Representando o Conselho Superior da Fiocruz, o presidente da Federação das Indústrias do Estado do Rio de Janeiro (Firjan), Eduardo Eugenio Gouvêa Vieira, foi o orador seguinte, fazendo uma reflexão político-existencial relacionada à pesquisa e à saúde pública, que contrapôs a ideologias individualistas e autocentradas. “Estamos saindo da era do egoísmo e do individualismo, em que meta de cada um não é ser, mas ter”, afirmou. “Aqui no meio científico, todos os dias vocês nos dão exemplos de solidariedade. Solidariedade porque, vocês sabem, não há pesquisa isolada. E também porque se é solidário com o resultado do trabalho, para conferir à sociedade um maior bem-estar e, ao outro, um maior prazer de viver”.

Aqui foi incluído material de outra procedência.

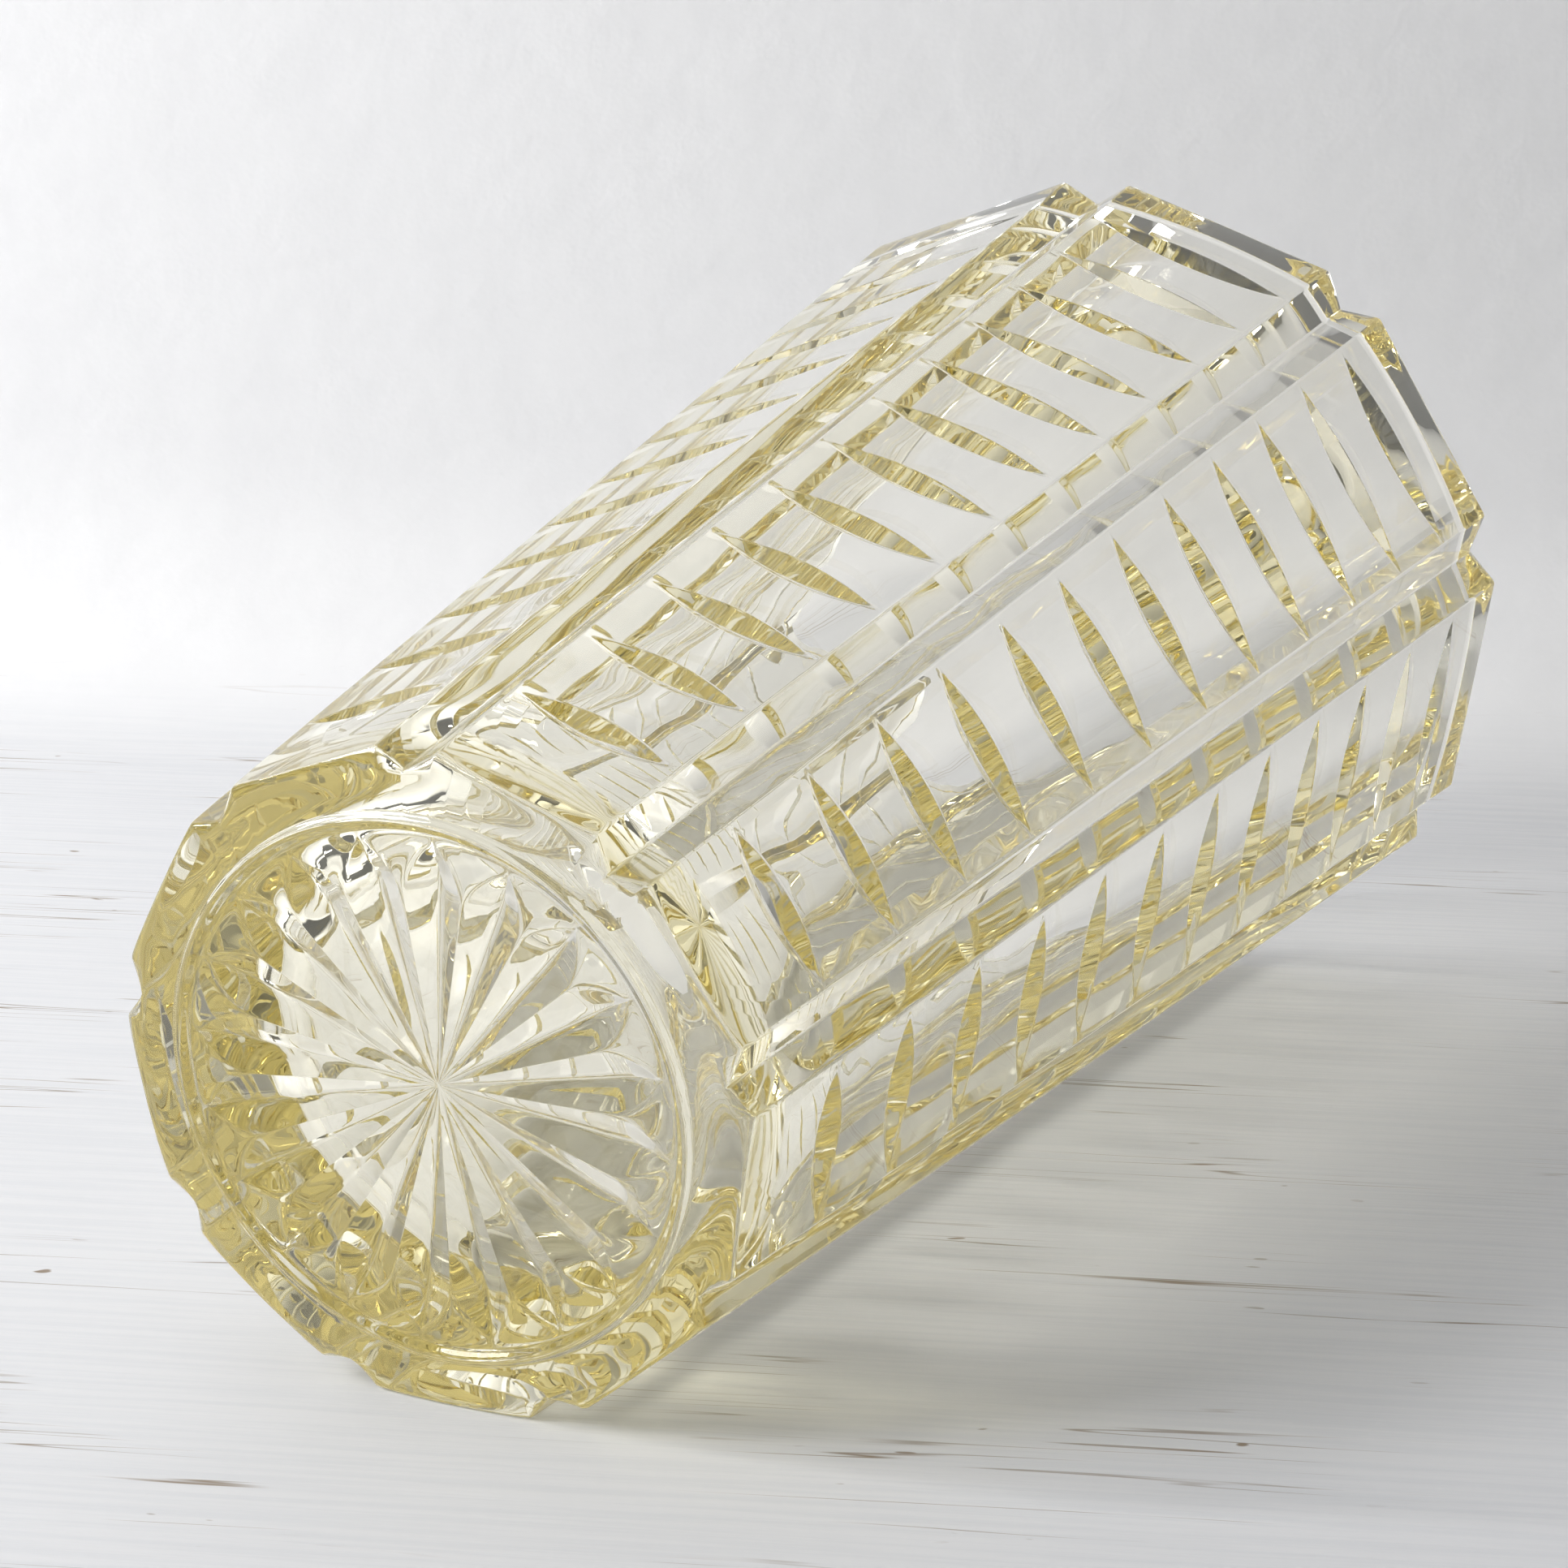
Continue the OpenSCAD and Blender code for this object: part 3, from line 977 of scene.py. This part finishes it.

Penúltimo convidado externo a discursar, o secretário estadual de Saúde do Rio de Janeiro, Luiz Antônio Teixeira Júnior, fez uma elegia à Fiocruz, instituição que, em suas palavras, “se iniciou aqui, para se espalhar para todo o país”. “Ninguém no país terá capacidade para barrar a Fiocruz”, disse Luizinho, como o secretário é conhecido. “A Saúde Pública do país precisa da Fiocruz. Ela não é o maior polo de pesquisa e produção e saúde pública do Brasil; ela é o maior polo salvador de vidas do Brasil. Só tenho a agradecer à parceria entre a Secretaria de Saúde e a Fiocruz. Quanto ao SUS, é ainda um jovem. Nesses 28 anos, ele já se desenvolveu e se desenvolverá muito mais”.
Para finalizar, representando o ministro da Saúde, o secretário de Atenção à Saúde (SAS) do Ministério da Saúde, Francisco de Assis de Figueiredo, afirmou que a pasta confia na competência de Nísia para a construção de uma Fiocruz forte diante dos desafios. Figueiredo saudou e lembrou do trabalho importante de ex-ministros da Saúde presentes no evento, assim como do ex-presidente da Fiocruz, Paulo Gadelha. “A Fundação é estratégica na assistência farmacêutica, na vigilância e em várias outras áreas extremamente importantes. O Ministério da Saúde acredita na grande competência desta instituição e em sua consolidação como peça fundamental do SUS”, concluiu.
Atividades culturais animam cerimônia
Composta por Caetano Veloso, a música Alegria, alegria foi a escolhida pelo Coral Fiocruz para abrir a cerimônia de transmissão de cargo de presidente da Fiocruz. Com regência de Paulo Malagutti e coordenação de Maria Clara Barbosa, o Coral também cantou o Hino Nacional Brasileiro durante a solenidade.
Logo em seguida, um Ato Ecumênico reuniu diversas lideranças religiosas. Estiveram presentes no evento: mãe Beata de Iyemonjá, Iyalorixá do Camdomblé; Maria das Graças de Oliveira Nascimento, do Movimento Inter-religioso do Rio de Janeiro; Rafael Soares de Oliveira, Ogan do terreiro da Casa Branca; o diácono Marcio Galvão, representante da Arquidiocese do Rio de Janeiro; o pastor José Roberto, representante da Igreja Evangélica; Renato Rodrigues, da Comissão de Combate a Intolerância Religiosa; o babalawo Ivanir dos Santos; Fabiane Gaspar, do Conselho Espírita do Estado do Rio de Janeiro; Og Sperle, da União Wicca do Brasil; Sheique Mohammad Mahdi, do Centro Cultural Iman Hussein; Fátima Damas, presidente da Congregação Espírita Umbandista do Brasil; a babalorixá Elisa de Yansã, do Ilê Axé Efon; e Patrícia Tolmasquim, da Federação Israelita do Estado do Rio de Janeiro.
A encenação de um trecho da peça teatral A vida de Galileu, de Bertolt Brecht, com direção de Daniel Herz e João Marcelo Pallotino e produção de Geraldo Casadei, também foi destaque da cerimônia de transmissão de cargo. A encenação foi uma homenagem ao ex-presidente Sergio Arouca e aos dez cientistas cassados pela Ditadura de 1964, no episódio conhecido como “Massacre de Manguinhos”. Em 1986, durante cerimônia para reintegração dos cientistas afastados, Arouca organizou uma encenação da mesma peça de Brecht, em Manguinhos, com os atores Claudio Corrêa e Castro, Antônio Pedro e Paulo José.
No encerramento da cerimônia, os convidados contaram com o som da bateria da Escola de Samba Estação Primeira de Mangueira e, logo após, do bloco Discípulos de Oswaldo. Durante todo o evento, os participantes também puderam conferir o trabalho do grafiteiro Nicolau Mello, que desenhou um painel em homenagem as mulheres na ciência.